Web based customer support is at long last being widely
embraced by the customer support world. After all of my time complaining endlessly about how outmoded call centers are, and how much better off we’d be going digital, it seems like people are seeing the light. Is it partly due to my … insightful writing? Well heck, my ego says yes, so I’ll just agree with it.
So, you’re finally ready to embrace web based customer support, and make the world a better place for everyone. First of all, on behalf of the consumerist world, thank you. Second of all, you’re probably wondering what software to choose, considering this is a novel idea to those accustomed, grudgingly, to the call center model as a centric method.
I’m here to help, and I’m going to recommend three of the top customer support SaaS suites out there, for you. I’m not going to be gentle, and try to reach a broad demographic by being sensitive to pocket books here, some of these do cost a good bit of money. But, it’s so worth it that I’m not going to bother massaging that. This is an area where you just do not skimp.
#1 – WalkMe
Hubris? Absolutely not, just fact. WalkMe is one of the three best customer support systems out there, and I’m going to tell you why in very simple terms. It’s easy to set up, it’s easy to configure, and it works.
Created as an interactive tutorial extension to integrate into web services, WalkMe is an excellent tool for the self-service philosophies which are also, thank heaven, being adopted now. It’s smart, content-aware and capable of live-intervening to help users handle their own problems. It can also be programmed to be a live debugging tool, to show where users have the most issues.
WalkMe is actually one of the more affordable systems on here, too.
#2 – Desk.com
This is less self-service and more based on the help desk model. At one point, I hated help desk models, because they were an ugly hybrid of forum and email correspondence, often manned by slow apathetic agents.

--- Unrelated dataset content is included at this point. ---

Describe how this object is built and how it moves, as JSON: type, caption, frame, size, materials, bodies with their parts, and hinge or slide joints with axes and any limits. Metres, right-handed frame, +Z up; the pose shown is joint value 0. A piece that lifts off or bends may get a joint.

This has changed, with the very live nature of the internet today, and the embrace of freelance professionals in business. Desk.com is probably the most intuitive and standard CRM system for those wanting to go SaaS. It’s expensive, but again, no skimping on customer service, you!
#3 – Freshdesk
This one’s oddly overpriced for what it is, and it’s not as feature-rich as Desk.com, nor as clever as WalkMe, and yet it’s one of the trifecta. How can this be, you might ask?
Well, Freshdesk is all about social customer support, focusing on integration with things like Twitter, Facebook, Pinterest and Tumblr, as well as crowdsourcing models and forum systems.
If you want to go this direction with your customer support, they’re the easiest and most competent system for it, most likely.
Web based customer support is the future, phones are a relic of a bygone era. I’ve been saying this for a while, as have most of my colleagues, and we are overjoyed to at long last see that others are saying it too.